And the good news for us is we do not have to carry this weight alone.

The Gospel of Matthew tells us “for nothing is covered up that will not be uncovered, and nothing secret that will not become known.” God’s compassion, love, and healing is abundant and can not be covered. It will be brought to light from the shadows and proclaimed from the housetops. That the world and creation will be held by God’s love for them. 

That God is doing this not only through you, but your communities, your neighbors, and everything in between. God is constantly within us, compelling us to work for change, and it can be scary. It causes tension, separations, disputes with those around us and inside of ourselves. 
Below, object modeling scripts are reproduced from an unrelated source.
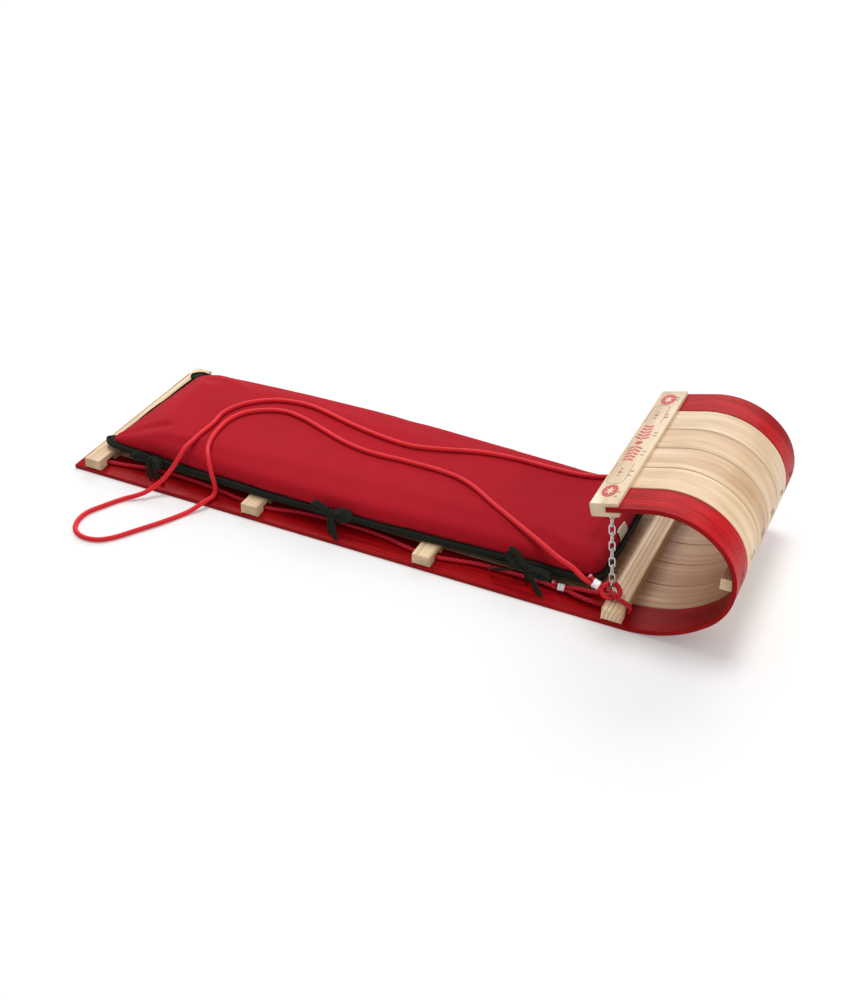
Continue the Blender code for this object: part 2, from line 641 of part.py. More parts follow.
def make_tie(name, x, side):
    """A tape sewn to the cushion's edge, passed round the grab rope and tied in a bow."""
    rope_y, rope_z = grab_rope_at(x)
    rope_y = abs(rope_y)
    edge = cushion_half(x) + 2 * BINDING_RADIUS + GAP
    knot = Vector((x, side * (edge + 0.0062), CUSHION_SEAM + 0.0035))

    def at(dx, out, z):
        return Vector((x + dx, side * out, z))

    bm = bmesh.new()
    bmesh.ops.create_icosphere(bm, subdivisions=1, radius=1.0,
                               matrix=Matrix.LocRotScale(knot, None, Vector(KNOT_HALVES)))
    tie = new_object(name, bm, "tape")

    def join(label, paths, wide, across, closed):
        bm = bmesh.new()
        for path in paths:
            sweep(bm, path, flat_section(wide, TIE_THICK), across=across, closed=closed)
        combine(tie, guide(f"{name}_{label}", bm), "UNION")

    radius = GRAB_ROPE / 2 + TIE_THICK / 2 + 0.0011
    out = knot.y * side
    band = []
    for k in range(5):
        angle = radians(180 + 45 * k)
        band.append(at(0, rope_y + radius * cos(angle), rope_z + radius * sin(angle)))
    band += [at(0, max(edge - 0.0005, rope_y + radius), 0.0245), at(0, out + 0.0010, knot.z - 0.0055),
             at(0, out + 0.0006, knot.z - 0.0010), at(0, out - 0.0016, knot.z - 0.0010),
             at(0, out - 0.0024, knot.z - 0.0055), at(0, edge - 0.0045, 0.0252),
             at(0, rope_y + 0.0015, rope_z + 0.0072), at(0, rope_y - 0.0034, rope_z + 0.0050)]
    join("band", [band], TIE_WIDE * 0.7, (1, 0, 0), True)
    loop = [(0.0030, 0.0018), (0.0170, 0.0085), (0.0275, 0.0045), (0.0170, -0.0018), (0.0030, -0.0012)]
    tail = [(0.0034, 0.0020, -0.0013), (0.0080, 0.0090, -0.0175), (0.0130, 0.0145, -0.0325)]
    loops = [[at(way * a, out + a * 0.05, knot.z + b) for a, b in loop] for way in (-1, 1)]
    tails = [[at(way * a, out + b, knot.z + c) for a, b, c in tail] for way in (-1, 1)]
    join("loops", loops, TIE_WIDE * 0.8, (0, 1, 0), True)
    join("tails", tails, TIE_WIDE * 0.7, (1, 0, 0), False)


def make_cushion_trim():
    bm = bmesh.new()
    outset = BINDING_RADIUS + GAP
    sweep(bm, cushion_ring(-outset, CUSHION_SEAM), round_section(BINDING_RADIUS, 6), closed=True)
    new_object("cushion_binding", bm, "tape")
    for label, x in zip(("rear", "middle", "front"), TIE_PLACES):
        for side, suffix in ((-1, "right"), (1, "left")):
            make_tie(f"tie_{label}_{suffix}", x, side)
    bm = bmesh.new()
    front = CUSHION_FRONT + 0.0008
    path = [(front - 0.0010, 0.0, CUSHION_SEAM + 0.0065), (front - 0.0012, 0.0, CUSHION_SEAM + 0.0140),
            (front - 0.0062, 0.0, CUSHION_SEAM + 0.0262), (front - 0.0155, 0.0, CUSHION_SEAM + 0.0335),
            (front - 0.0190, 0.0, CUSHION_SEAM + 0.0347)]
    path = [Vector(p) + Vector((0.0012, -0.006, 0.0004)) for p in path]
    sweep(bm, path, flat_section(0.046, 0.0005), across=(0, 1, 0))
    new_object("care_label", bm, "label_cloth")


# ---- assembly -----------------------------------------------------------------------------
def main():
    for old in list(bpy.data.objects):
        bpy.data.objects.remove(old)
    make_slats()
    base_bars = make_crossbars()
    make_nose_crossbar()
    board = make_headboard()
    for side, suffix in ((-1, "right"), (1, "left")):
        eye_holes = make_chain(side, suffix)
        combine(board, eye_holes, "DIFFERENCE")
        combine(base_bars[-1], eye_holes, "DIFFERENCE")
    make_cushion()
    make_cushion_trim()
    make_pull_rope()
    make_grab_rope()


main()
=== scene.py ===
from math import acos, atan2, ceil, cos, exp, pi, radians, sin

import bmesh
import bpy
from mathutils import Matrix, Vector, noise
from mathutils.bvhtree import BVHTree


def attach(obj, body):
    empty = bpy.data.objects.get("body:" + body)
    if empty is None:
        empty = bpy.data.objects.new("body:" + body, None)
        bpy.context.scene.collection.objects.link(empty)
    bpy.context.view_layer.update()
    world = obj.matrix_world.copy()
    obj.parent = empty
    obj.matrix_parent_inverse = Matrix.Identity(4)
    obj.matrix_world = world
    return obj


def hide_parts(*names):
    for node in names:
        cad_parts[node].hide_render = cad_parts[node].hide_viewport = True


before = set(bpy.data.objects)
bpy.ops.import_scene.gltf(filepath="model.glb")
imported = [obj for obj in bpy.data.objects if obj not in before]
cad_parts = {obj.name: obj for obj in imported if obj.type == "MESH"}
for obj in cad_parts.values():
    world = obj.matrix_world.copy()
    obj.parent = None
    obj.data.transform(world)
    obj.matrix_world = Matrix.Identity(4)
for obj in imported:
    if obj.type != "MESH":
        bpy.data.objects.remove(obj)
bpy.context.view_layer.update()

BODY = "root"

# ---- the toboggan's own sizes, in metres ----------------------------------------------------
LENGTH = 1.2192
WIDTH = 0.381
SLATS = 6
SLAT_THICK = 0.008
SLAT_GAP = 0.0006
SLAT_EDGE = 0.0013          # radius of its long edges
SLAT_WIDE = (WIDTH - (SLATS - 1) * SLAT_GAP) / SLATS
GAP = 0.0003
TAIL_BEVEL = 0.0009
TAIL = -LENGTH / 2
CURL_START = 0.4419
CURL_ARCS = ((0.1957, 44.0), (0.1042, 90.5), (0.1258, 59.9))
CURL_END_RUN = 0.0652
NOSE_RADIUS = CURL_ARCS[1][0]

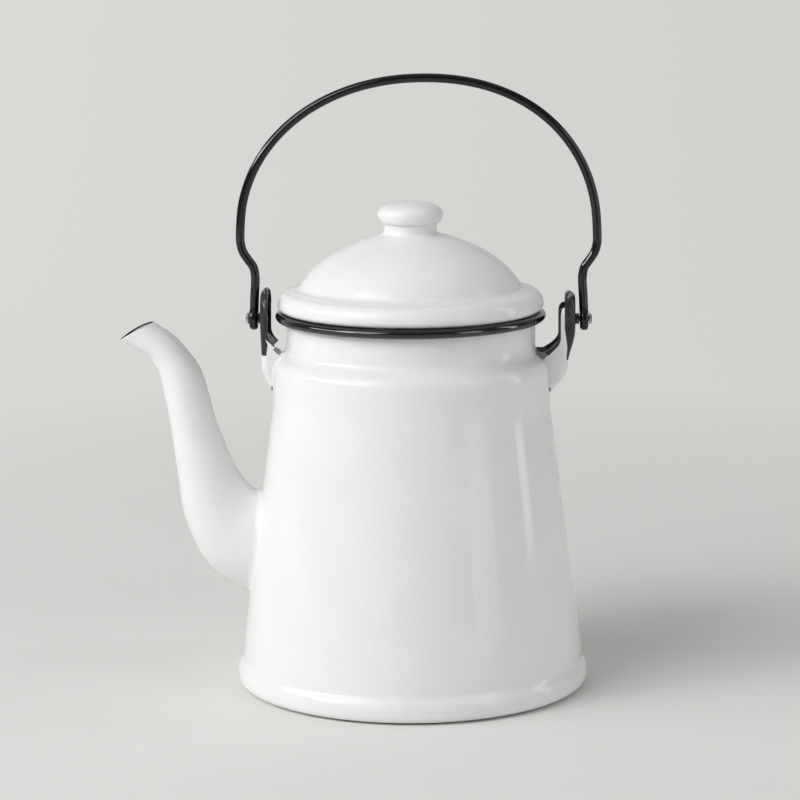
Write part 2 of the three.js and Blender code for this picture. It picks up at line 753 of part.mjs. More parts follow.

Jesus tells us that he comes with a sword because such a proclamation is jarring, abrupt, and transforming. These texts are not an invitation to go pick a fight or to point out someone’s faults. It is not an opportunity to shame those we determine are wrong. But our hope and peace is that God alone prevails. Not the sides we have made, not our winning and someone else’s loss, but instead that God moves through us and those divisions are dissolved and God’s reign becomes what exists. 

And that is what God calls us to today. 

To trust that the Triune God’s reign is uncovered, brought to light, and proclaimed from the housetops in our world and that you are a part of it. That you are told to have no fear because you are deeply beloved and worth more than you can imagine. That, just as the men and women who entered into the early days of the church, anxious of what the future may bring–they knew God was with them. 

They knew that when they cared for, loved, and embraced those around them, God’s reign was uncovered and continues to be by each of us. As we navigate this world together, guided by God.

In the name of the Father, and of the ☩ Son, and of the Holy Spirit. Amen.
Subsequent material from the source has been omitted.